Столь забавное зрелище видел он не в последний раз: в его царствование: столица перенесла одиннадцать наводнений. Пожарами посещалась она тоже вполне исправно. В десятом году сгорел Гостиный Двор на Петербургской стороне; в восемнадцатом — Сенат и Военная коллегия. Опасность пожаров была тем более велика, что каменные строения высились лишь вдоль рек; все, что окаймлялось их фасадами, было деревянным. Но и бревен не хватало, не только камня. Все привозилось издалека. Для острастки воров виселицы стояли возле складов. Таково было начало.
* * *«Люблю тебя, Петра творенье!» Кто бы мог это сказать в те годы, кроме самого Петра? Он все задумал, он всем руководил, все выполнялось по введенному им регламенту, отступить от которого значило подвергнуться строгой каре. В регламентации — секрет Петербурга, корень его отличия от других русских городов, да и от тогдашних западных столиц. Улицы проводились по ранжиру, дома воздвигались по установленным свыше образцам. Деревянные предписывалось обшивать тесом и раскрашивать под кирпич, чтоб смотрелись понарядней. Неладно построенные каменные — «по архитектуре поправлять». На крыльцах всех тех, что тянулись вдоль будущей Адмиралтейской и Дворцовой набережной, поставить чугунные балясы. В 1721 году Петр нашел, что здания бойни возле устья Мойки сделаны «весьма худо», и распорядился вправить их «в линию регулярно, подобностью якобы жилое строение, и с фальшивыми окнами, и для лучшего вида расписать красками». Заботился он обо всем, всякие беды старался предотвратить; велено было мох, употреблявшийся для конопаченья стен, обваривать кипятком, чтобы в домах не заводились тараканы.
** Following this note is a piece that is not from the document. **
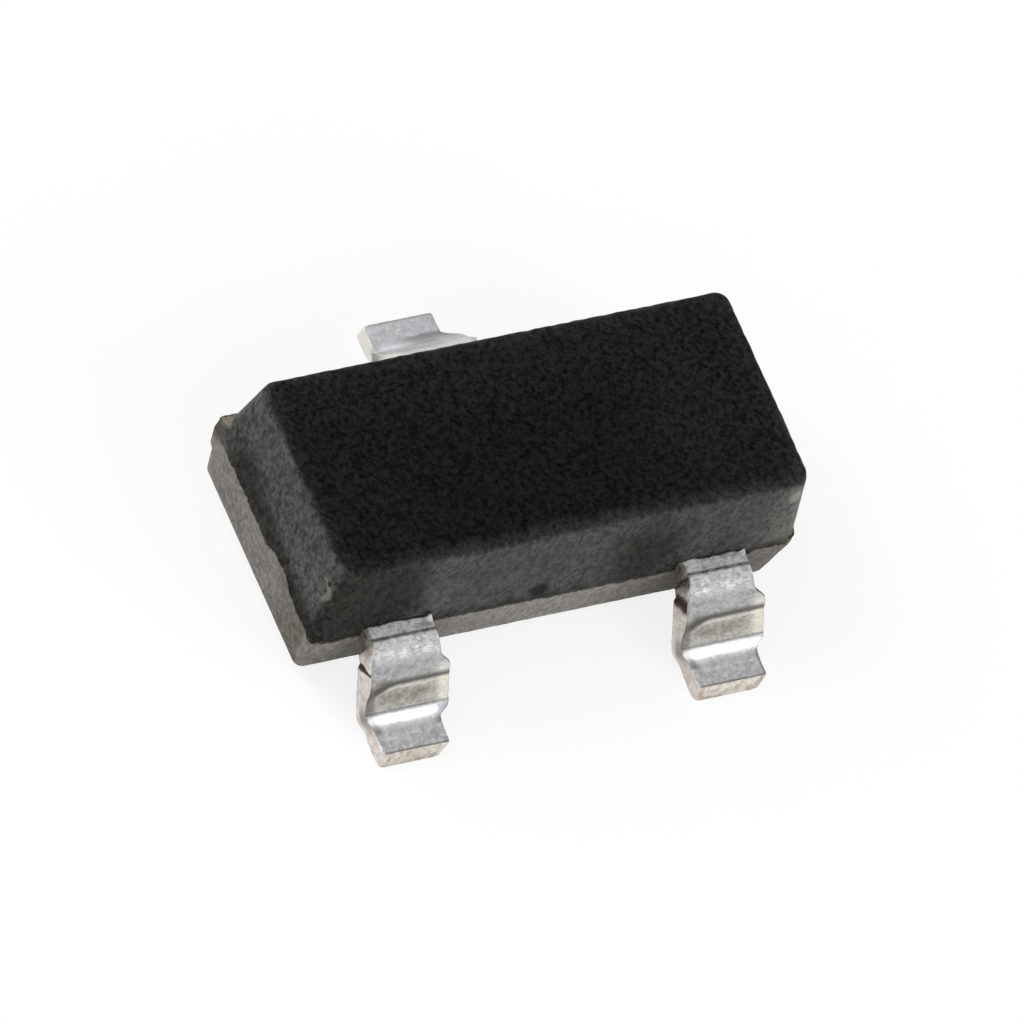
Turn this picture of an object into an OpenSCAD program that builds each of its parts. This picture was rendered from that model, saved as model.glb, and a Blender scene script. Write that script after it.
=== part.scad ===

Как ни тягостно было для многих это вечное «этак, а не так», это «регулярно, это «в линию», все же и о «лучшем виде» при этом не забывалось. Хоть и много было в широко планированном и наспех застраиваемом городе фальшивых окон — в прямом и переносном смысле слова, хоть и обживаться по-настоящему начали в нем, вероятно, лишь ко времени Елизаветы, а все-таки прав был птенец Петрова гнезда Неплюев, когда сказал: «Сей монарх отечество наше привел в сравнение с прочими». И то же самое мог бы он сказать об основанной Петром столице.
«Люблю тебя»… При Екатерине, при Александре многие говорили это в мыслях Петербургу, а у кого любви к нему не было, тот все же вторил беспрекословно восторгам иностранцев. Перемена тут наметилась в те годы, когда он раз навсегда был прославлен Пушкиным. Скоро Герцен напишет: «Любить Петербург нельзя». Хомяков еще за год до «Медного Всадника» назвал город «Гранитною пустыней», а красоту его «мертвой»; она и начнет скоро умирать, — отчасти оттого, что перестанут ее видеть, отчасти же потому, что примутся ее уродовать. Регламент был ей нужен, этой особой петербургской красоте, этому новейшему из великолепных городов Европы. До смерти лучшего, может быть, из его зодчих, Росси, его еще «поправляли по архитектуре»; но когда архитектура приказала долго жить, то и на «правку» махнули рукой.